Give the listing below again in full, exactly as written.
━━━━━━━━
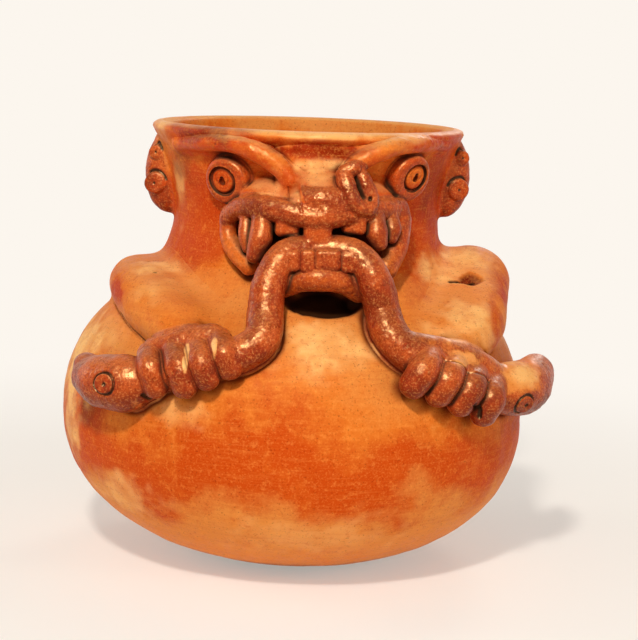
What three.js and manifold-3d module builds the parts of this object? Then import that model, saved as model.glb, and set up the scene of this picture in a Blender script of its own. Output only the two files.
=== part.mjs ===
// Effigy bowl: a round-bodied pot of fired clay with a flaring neck. Clay applied by hand makes a fanged face
// on the neck, two arms on the shoulder, and a two-headed serpent that the jaws bite and the hands grip.
// Millimetres, +Z up. The origin is the centre of the foot, and the face looks along -Y.
import * as THREE from "three";
import { mergeVertices } from "three/addons/utils/BufferGeometryUtils.js";
import Module from "manifold-3d";

const wasm = await Module();
wasm.setup();

// Vessel
const footRadius = 26;
const bellyRadius = 93;
const bellyHeight = 58;
const waistRadius = 52.8;
const rimRadius = 62.6;
const rimHeight = 174;
const neckHeight = 36; // from the waist up to the rim
const neckSeamDrop = 17; // from the waist down to the seam between body and neck
const rimRollHeight = 7;
const rimHalfWidth = 4.3;
const rimOverhang = 2.8; // the roll stands out past the top of the neck by this
const rimBulge = 2.5; // the roll is widest this far above its seam
const bodyWall = 7;
const neckWall = 6.2;
const floorThickness = 8;
const bellyLean = 3; // the belly bulges this far to the left of the foot
const bellySquareness = 2.2; // exponent of the curve from the foot to the belly
const shoulderBow = 48; // how long the shoulder stays wide above the belly
const waistBow = 33; // how long the neck stays narrow below the waist
const turns = 44; // flats round the vessel
const waistHeight = rimHeight - neckHeight;
const neckSeamHeight = waistHeight - neckSeamDrop;

// Heights of the applied clay
const mouthDrop = 4; // from the waist down to the middle of the mouth
const browDrop = 7.5; // from the rim down to the brows
const eyeDrop = 12.5; // from the brows down to the eyes
const foreheadDrop = 5.5; // from the brows down to the middle of the forehead
const noseDrop = 15.7; // from the brows down to the middle of the nose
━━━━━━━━
RESULT OF THIS EXERCISE:
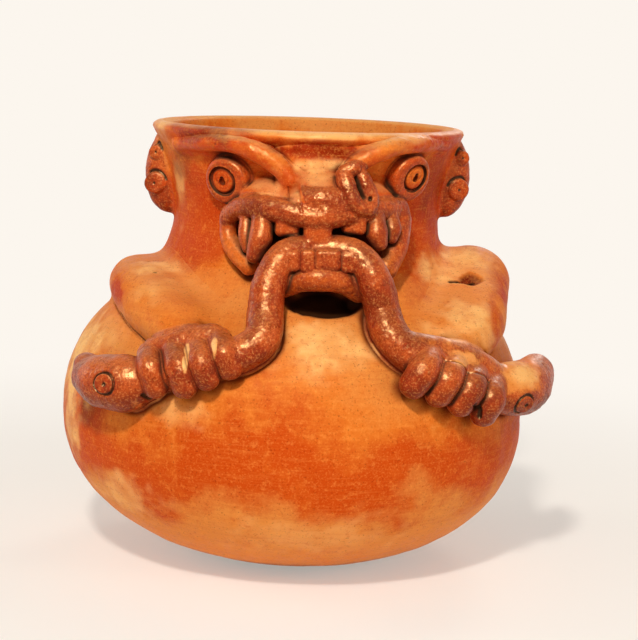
What three.js and manifold-3d module builds the parts of this object? Then import that model, saved as model.glb, and set up the scene of this picture in a Blender script of its own. Output only the two files.
=== part.mjs ===
// Effigy bowl: a round-bodied pot of fired clay with a flaring neck. Clay applied by hand makes a fanged face
// on the neck, two arms on the shoulder, and a two-headed serpent that the jaws bite and the hands grip.
// Millimetres, +Z up. The origin is the centre of the foot, and the face looks along -Y.
import * as THREE from "three";
import { mergeVertices } from "three/addons/utils/BufferGeometryUtils.js";
import Module from "manifold-3d";

const wasm = await Module();
wasm.setup();

// Vessel
const footRadius = 26;
const bellyRadius = 93;
const bellyHeight = 58;
const waistRadius = 52.8;
const rimRadius = 62.6;
const rimHeight = 174;
const neckHeight = 36; // from the waist up to the rim
const neckSeamDrop = 17; // from the waist down to the seam between body and neck
const rimRollHeight = 7;
const rimHalfWidth = 4.3;
const rimOverhang = 2.8; // the roll stands out past the top of the neck by this
const rimBulge = 2.5; // the roll is widest this far above its seam
const bodyWall = 7;
const neckWall = 6.2;
const floorThickness = 8;
const bellyLean = 3; // the belly bulges this far to the left of the foot
const bellySquareness = 2.2; // exponent of the curve from the foot to the belly
const shoulderBow = 48; // how long the shoulder stays wide above the belly
const waistBow = 33; // how long the neck stays narrow below the waist
const turns = 44; // flats round the vessel
const waistHeight = rimHeight - neckHeight;
const neckSeamHeight = waistHeight - neckSeamDrop;

// Heights of the applied clay
const mouthDrop = 4; // from the waist down to the middle of the mouth
const browDrop = 7.5; // from the rim down to the brows
const eyeDrop = 12.5; // from the brows down to the eyes
const foreheadDrop = 5.5; // from the brows down to the middle of the forehead
const noseDrop = 15.7; // from the brows down to the middle of the nose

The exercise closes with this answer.